- **EXTRACTED RECORDS**
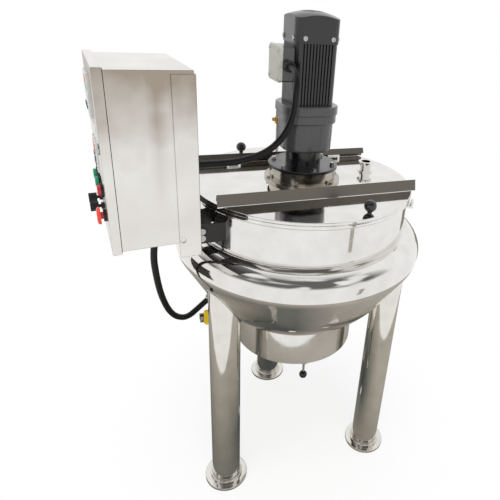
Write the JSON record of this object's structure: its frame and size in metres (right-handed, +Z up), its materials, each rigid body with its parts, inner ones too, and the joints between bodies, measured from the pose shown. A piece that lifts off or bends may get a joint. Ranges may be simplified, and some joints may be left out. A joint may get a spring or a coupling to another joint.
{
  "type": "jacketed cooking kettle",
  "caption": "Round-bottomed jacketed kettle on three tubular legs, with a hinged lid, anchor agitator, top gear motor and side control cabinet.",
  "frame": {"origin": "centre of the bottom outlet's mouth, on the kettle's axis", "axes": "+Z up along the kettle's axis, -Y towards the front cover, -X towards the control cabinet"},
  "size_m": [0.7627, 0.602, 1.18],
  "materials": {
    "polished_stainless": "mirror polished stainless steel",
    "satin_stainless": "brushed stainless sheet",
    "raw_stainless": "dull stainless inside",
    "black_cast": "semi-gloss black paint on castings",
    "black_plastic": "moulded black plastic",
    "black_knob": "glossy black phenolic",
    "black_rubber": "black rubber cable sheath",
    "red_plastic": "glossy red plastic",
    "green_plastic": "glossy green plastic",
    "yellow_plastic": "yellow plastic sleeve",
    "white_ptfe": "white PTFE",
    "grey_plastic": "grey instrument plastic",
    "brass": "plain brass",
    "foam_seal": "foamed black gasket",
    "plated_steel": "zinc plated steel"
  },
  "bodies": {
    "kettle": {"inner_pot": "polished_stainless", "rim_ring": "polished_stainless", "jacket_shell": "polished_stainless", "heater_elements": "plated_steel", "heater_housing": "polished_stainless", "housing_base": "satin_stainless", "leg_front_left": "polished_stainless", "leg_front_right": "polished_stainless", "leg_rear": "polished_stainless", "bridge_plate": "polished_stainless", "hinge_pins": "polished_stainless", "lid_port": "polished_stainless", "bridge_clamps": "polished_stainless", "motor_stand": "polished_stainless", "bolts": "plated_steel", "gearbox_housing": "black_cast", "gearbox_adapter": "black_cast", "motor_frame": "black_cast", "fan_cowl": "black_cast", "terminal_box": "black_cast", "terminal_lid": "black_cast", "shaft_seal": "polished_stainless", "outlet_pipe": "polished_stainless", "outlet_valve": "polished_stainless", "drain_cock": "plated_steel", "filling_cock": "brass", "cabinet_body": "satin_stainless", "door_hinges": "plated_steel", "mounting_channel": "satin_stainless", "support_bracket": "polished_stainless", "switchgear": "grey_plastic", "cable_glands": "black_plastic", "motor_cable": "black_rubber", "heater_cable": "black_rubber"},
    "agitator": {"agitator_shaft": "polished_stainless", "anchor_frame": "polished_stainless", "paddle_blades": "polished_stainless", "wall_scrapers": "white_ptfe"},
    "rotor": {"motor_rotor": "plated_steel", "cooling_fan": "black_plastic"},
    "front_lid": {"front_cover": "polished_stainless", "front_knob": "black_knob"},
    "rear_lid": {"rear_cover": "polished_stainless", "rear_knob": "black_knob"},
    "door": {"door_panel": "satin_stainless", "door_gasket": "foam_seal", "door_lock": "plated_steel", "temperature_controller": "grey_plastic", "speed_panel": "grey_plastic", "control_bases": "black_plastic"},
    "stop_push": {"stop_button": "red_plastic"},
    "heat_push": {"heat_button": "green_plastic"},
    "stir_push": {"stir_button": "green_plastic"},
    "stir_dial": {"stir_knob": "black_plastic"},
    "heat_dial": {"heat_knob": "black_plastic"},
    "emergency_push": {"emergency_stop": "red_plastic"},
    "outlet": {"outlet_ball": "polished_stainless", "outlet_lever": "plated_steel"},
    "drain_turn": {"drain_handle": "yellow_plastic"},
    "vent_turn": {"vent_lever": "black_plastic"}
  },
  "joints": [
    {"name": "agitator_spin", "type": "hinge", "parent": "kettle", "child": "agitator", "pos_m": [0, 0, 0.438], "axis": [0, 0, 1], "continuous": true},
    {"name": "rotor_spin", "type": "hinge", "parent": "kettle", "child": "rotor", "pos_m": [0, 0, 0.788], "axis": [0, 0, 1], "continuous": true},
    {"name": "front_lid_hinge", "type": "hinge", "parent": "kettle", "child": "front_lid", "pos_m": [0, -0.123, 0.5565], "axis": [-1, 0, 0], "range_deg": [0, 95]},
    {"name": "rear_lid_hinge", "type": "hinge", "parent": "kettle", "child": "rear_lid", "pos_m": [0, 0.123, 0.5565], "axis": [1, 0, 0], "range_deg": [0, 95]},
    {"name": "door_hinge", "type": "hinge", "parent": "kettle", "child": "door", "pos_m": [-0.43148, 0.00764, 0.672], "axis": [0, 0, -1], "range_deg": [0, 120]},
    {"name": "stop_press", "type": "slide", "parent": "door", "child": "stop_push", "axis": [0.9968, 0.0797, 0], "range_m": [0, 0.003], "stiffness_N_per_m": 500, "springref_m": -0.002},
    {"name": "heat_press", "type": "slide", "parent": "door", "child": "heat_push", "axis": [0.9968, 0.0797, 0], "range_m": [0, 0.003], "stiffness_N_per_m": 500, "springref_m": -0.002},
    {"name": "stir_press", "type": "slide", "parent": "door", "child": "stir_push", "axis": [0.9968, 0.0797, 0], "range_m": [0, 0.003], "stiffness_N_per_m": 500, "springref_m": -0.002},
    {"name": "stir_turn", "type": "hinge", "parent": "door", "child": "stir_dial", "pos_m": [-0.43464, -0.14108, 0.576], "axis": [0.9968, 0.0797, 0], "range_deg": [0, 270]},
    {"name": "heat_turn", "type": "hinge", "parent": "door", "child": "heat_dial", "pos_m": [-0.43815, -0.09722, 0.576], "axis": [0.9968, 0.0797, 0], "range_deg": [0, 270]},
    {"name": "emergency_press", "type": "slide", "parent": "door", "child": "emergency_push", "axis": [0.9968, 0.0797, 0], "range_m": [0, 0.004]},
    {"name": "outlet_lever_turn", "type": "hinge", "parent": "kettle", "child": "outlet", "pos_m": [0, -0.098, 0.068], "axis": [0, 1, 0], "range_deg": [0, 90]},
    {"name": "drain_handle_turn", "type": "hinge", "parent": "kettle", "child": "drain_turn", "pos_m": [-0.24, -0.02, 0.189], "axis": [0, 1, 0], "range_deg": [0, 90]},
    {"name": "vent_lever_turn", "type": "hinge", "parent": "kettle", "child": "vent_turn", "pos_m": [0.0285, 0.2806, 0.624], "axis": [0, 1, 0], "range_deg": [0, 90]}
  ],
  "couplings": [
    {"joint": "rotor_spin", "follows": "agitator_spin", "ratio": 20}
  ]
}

--

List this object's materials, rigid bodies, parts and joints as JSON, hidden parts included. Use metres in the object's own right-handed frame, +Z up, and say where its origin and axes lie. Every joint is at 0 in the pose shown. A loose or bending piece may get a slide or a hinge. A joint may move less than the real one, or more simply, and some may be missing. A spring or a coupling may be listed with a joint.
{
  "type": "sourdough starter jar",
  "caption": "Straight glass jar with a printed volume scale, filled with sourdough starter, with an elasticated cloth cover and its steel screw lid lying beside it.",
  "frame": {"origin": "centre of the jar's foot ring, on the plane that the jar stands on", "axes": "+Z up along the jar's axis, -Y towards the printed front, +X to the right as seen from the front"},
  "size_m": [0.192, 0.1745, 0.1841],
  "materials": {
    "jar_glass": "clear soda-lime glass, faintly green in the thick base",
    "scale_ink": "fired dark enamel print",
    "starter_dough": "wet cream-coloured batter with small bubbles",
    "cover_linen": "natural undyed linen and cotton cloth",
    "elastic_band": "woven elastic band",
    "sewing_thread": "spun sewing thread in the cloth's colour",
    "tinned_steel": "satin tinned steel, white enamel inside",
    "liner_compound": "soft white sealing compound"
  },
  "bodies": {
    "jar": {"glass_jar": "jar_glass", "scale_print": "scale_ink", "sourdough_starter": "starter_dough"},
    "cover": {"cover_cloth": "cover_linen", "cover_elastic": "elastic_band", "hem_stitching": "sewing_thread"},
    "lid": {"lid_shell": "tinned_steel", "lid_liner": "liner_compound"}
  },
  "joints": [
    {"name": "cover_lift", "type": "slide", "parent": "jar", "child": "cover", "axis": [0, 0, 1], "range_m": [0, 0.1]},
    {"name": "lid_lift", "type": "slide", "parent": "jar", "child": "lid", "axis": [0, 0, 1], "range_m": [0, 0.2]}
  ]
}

* * *

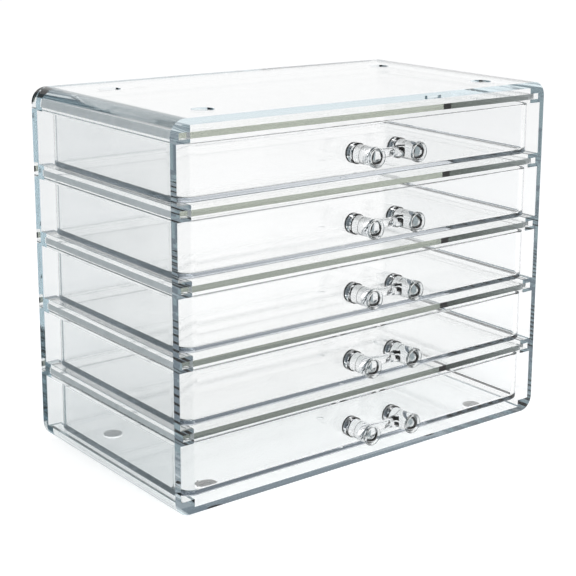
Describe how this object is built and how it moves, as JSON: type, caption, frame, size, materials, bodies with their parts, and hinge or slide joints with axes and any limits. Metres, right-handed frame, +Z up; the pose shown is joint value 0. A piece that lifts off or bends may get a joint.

- **WHAT THE EXERCISE ASKS**
For this exercise, gather every line of the data that contains the word "parts".

- **THE REPLY**
Write the JSON record of this object's structure: its frame and size in metres (right-handed, +Z up), its materials, each rigid body with its parts, inner ones too, and the joints between bodies, measured from the pose shown. A piece that lifts off or bends may get a joint. Ranges may be simplified, and some joints may be left out. A joint may get a spring or a coupling to another joint.
List this object's materials, rigid bodies, parts and joints as JSON, hidden parts included. Use metres in the object's own right-handed frame, +Z up, and say where its origin and axes lie. Every joint is at 0 in the pose shown. A loose or bending piece may get a slide or a hinge. A joint may move less than the real one, or more simply, and some may be missing. A spring or a coupling may be listed with a joint.
Describe how this object is built and how it moves, as JSON: type, caption, frame, size, materials, bodies with their parts, and hinge or slide joints with axes and any limits. Metres, right-handed frame, +Z up; the pose shown is joint value 0. A piece that lifts off or bends may get a joint.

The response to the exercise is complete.